I knew nothing of any of Camilleri's work outside the Montalbano stories.
Peter
I always wanted to write for that catalog Elaine worked for in Seinfeld. I'd do a Graham Greene style pastiche:
As the jungle ferry pulled out from the dock Scobie wondered if the weight on his shoulders was from the crushing pressure of his adulterous affair with the Ambassador's wife or merely his backpack filled with plastic explosives for the partisans - fortunately he was wearing his stylish J Peterman mesh oxford shirt with a breathable poly cotton uppper and a pure linen back with a sweat wicking moisture system for times when the heat really is on.
Speaking of the International Imitation Raymond Chandler Writing Competition, have you ever browsed my own Raymond Chandler simile fest?

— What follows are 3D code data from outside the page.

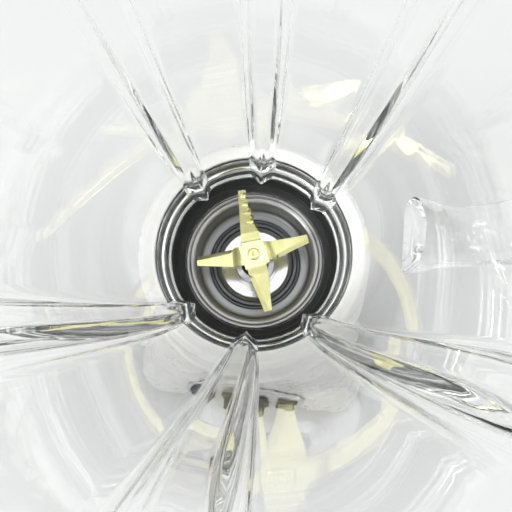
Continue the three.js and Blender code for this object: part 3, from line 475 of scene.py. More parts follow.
def lathe(name, outline, segments=128, ripple=None, sharp=32):
    """A piece turned about Z from a closed outline of (radius, height, fillet) corners."""
    points = filleted(outline)
    vertices, faces = [], []
    for s in range(segments):
        angle = 2 * math.pi * s / segments
        for point in points:
            r = max(point.x, 0.0)
            if ripple and r > 0:
                r += ripple(angle, point.x, point.y)
            vertices.append((r * math.cos(angle), r * math.sin(angle), point.y))
    count = len(points)
    for s in range(segments):
        near, far = s * count, (s + 1) % segments * count
        for i in range(count):
            j = (i + 1) % count
            corners = [near + i, far + i, far + j, near + j]
            if points[i].x <= 0 and points[j].x <= 0:
                continue
            if points[i].x <= 0:
                corners = [near + i, far + j, near + j]
            elif points[j].x <= 0:
                corners = [near + i, far + i, near + j]
            faces.append(corners)
    return new_object(name, vertices, faces, sharp)


def hoop(rings, closed=True):
    """Vertices and faces of a skin through equal rings of points, joined end to start if closed."""
    count = len(rings[0])
    vertices = [point for ring in rings for point in ring]
    faces = []
    for i in range(len(rings) if closed else len(rings) - 1):
        near, far = i * count, (i + 1) % len(rings) * count
        for j in range(count):
            k = (j + 1) % count
            faces.append([near + j, near + k, far + k, far + j])
    if not closed:
        faces.append(list(range(count))[::-1])
        faces.append([(len(rings) - 1) * count + j for j in range(count)])
    return vertices, faces


def smoothstep(value, low, high):
    """0 below low, 1 above high and a smooth step between."""
    t = min(max((value - low) / (high - low), 0.0), 1.0)
    return t * t * (3 - 2 * t)


# ---- Glass jar ----


def inside_radius(height):
    """The glass's inside radius between ribs, at a height above its bottom edge."""
    flare = MOUTH_RADIUS - GLASS_BOTTOM_RADIUS - TAPER * JAR_HEIGHT
    return GLASS_BOTTOM_RADIUS + flare * (1 - math.exp(-height / FLARE_HEIGHT)) + TAPER * height


def rib_depth(height):
    """How far a rib stands in: growing over the neck, full above it, fading out under the rim."""
    foot = 0.62 + 0.38 * smoothstep(height, 0, NECK_HEIGHT)
    return RIB_DEPTH * foot * smoothstep(JAR_HEIGHT - 16 - height, 0, 50)


def rib_share(degrees, height):
    """1 on a rib's crest and 0 between ribs: pointed at the glass's foot and broad above it."""
    away = min(abs(rib - degrees) for rib in RIB_ANGLES)
    away = math.hypot(away, 0.5) - 0.5
    share = max(0.0, 1 - away / RIB_HALF_ANGLE)
    broad = min(1.0, RIB_BREADTH * share)
    broad = (broad * broad * (3 - 2 * broad)) ** 0.8
    mix = smoothstep(height, 6, 40)
    return share ** 1.3 * (1 - mix) + broad * mix


def spout_bulge(degrees, height):
    """How far the spout pulls the wall out."""
    across = max(0.0, 1 - abs(degrees - 180) / 24)
    return 9 * across * across * (3 - 2 * across) * smoothstep(height, JAR_HEIGHT - 26, JAR_HEIGHT)


def glass_ring(height, outside, inset=0.0):
    """One ring of the glass. inset draws it into the glass, to round an edge."""
    ring = []
    for degrees in JAR_ANGLES:
        rib = rib_share(degrees, height) * rib_depth(height)
        bulge = spout_bulge(degrees, height)
        radius = inside_radius(height) - rib + bulge + inset
        if outside:
            bead = 1.3 * smoothstep(height, JAR_HEIGHT - 11, JAR_HEIGHT - 8)
            wall = inside_radius(height) + GLASS_WALL + bead + bulge - 0.7 * rib
            blend = smoothstep(height, NECK_HEIGHT - 1, NECK_HEIGHT + 4)
            radius = NECK_RADIUS + (wall - NECK_RADIUS) * blend - inset
        angle = math.radians(degrees)
        z = GLASS_LOW.z + height
        ring.append((radius * math.cos(angle), radius * math.sin(angle), z))
    return ring


def jar_angles():
    """Angles round the jar, close together on the ribs and at the spout."""
    angles = [0.0]
    while angles[-1] < 359.0:
        here = angles[-1]
        near_rib = min(abs(rib - here - 0.4) for rib in RIB_ANGLES) < RIB_HALF_ANGLE + 1
        angles.append(round(here + (0.75 if near_rib else 2.25), 4))
    return [a for a in angles if a < 359.6]


JAR_ANGLES = jar_angles()


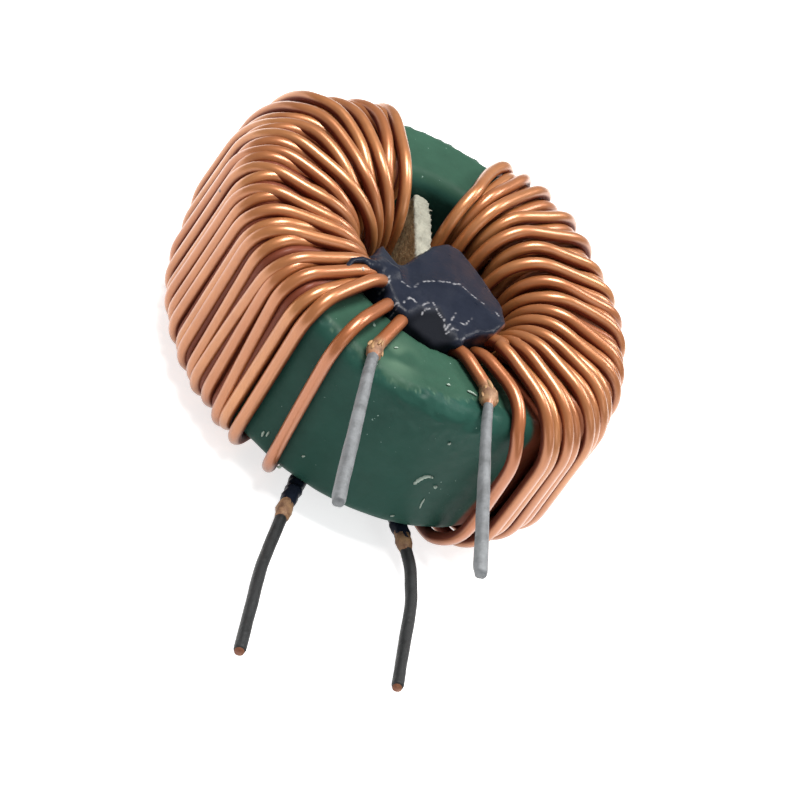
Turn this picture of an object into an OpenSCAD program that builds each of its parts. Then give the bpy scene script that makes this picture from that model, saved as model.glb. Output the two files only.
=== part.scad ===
// Toroidal common-mode inductor: a coated ferrite ring with two magnet wire windings, lying flat.
// Millimetres. +Z is the ring's axis, the four leads point towards -Y, and z = 0 is the flat
// surface under the lowest turns. Angles are measured round +Z from +X.

/* [Ferrite ring] */
// Outer diameter of the bare ferrite ring
core_od = 31; // [30:0.5:36]
// Inner diameter of the bare ferrite ring
core_id = 19; // [18.5:0.5:21]
// Height of the bare ferrite ring
core_h = 12; // [10:0.5:16]
// Radius of the ring's rounded edges
core_edge = 1.1; // [0.6:0.1:1.4]

/* [Epoxy coat] */
// Thickness of the epoxy coat on every side
coat_t = 0.4; // [0.2:0.05:0.5]

/* [Magnet wire] */
// Diameter of the wire over its enamel
wire_d = 0.9; // [0.7:0.05:0.9]
// Thickness of the enamel
enamel_t = 0.04; // [0.02:0.01:0.05]
// Air between the wire and the epoxy coat
wire_gap = 0.05; // [0.03:0.01:0.1]
// Air between the two layers of wire inside the hole
layer_gap = 0.5; // [0.4:0.05:0.6]

/* [Windings] */
// Number of turns in each winding
turns = 30; // [24:2:30]
// Angle between the last turn of a winding and the one before it
last_step = 6.5; // [6.2:0.1:7.5]
// How far the loose upper turns of the left winding stand off the outer wall
left_hump = 1.2; // [0.4:0.1:1.4]
// How far the loose first turns of the right winding stand off the outer wall
right_hump = 0.9; // [0.3:0.1:1.1]

/* [Leads] */
// Reach of the front left lead beyond the ring's rim
front_left_reach = 13.9; // [8:0.1:20]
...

Don't know why your Graham Greene sports-clothing pastiche reminds me of this, but I always wanted to rewrite the lyrics to ”Oh Yoko!" as "O-sa-ma!" maybe with George Bush singing them.
Peter
At least there I got an "honorable mention".
And a book, too, if I recall correctly, for your entry "He stuck out like a reasonable man in the Fox News building."
Elisabeth, I told you that it was my mother who first told me "It was a dark and stormy night," so in our search for its origins, I went to the source: my mother:
"re: 'It was a dark and stormy night'
I first heard it in the dark, gathered in a circle around a campfire when I was about 10 or 11 years old. It was a very popular campfire tale that was told (not read) exactly as you quoted.
...
For the several years that I went to camp, it was always and often told exactly as I have described. I never knew its origins...nor, as youngsters, did we care. "
Nor did I, in my simple, childlike delight, enquire after the origins.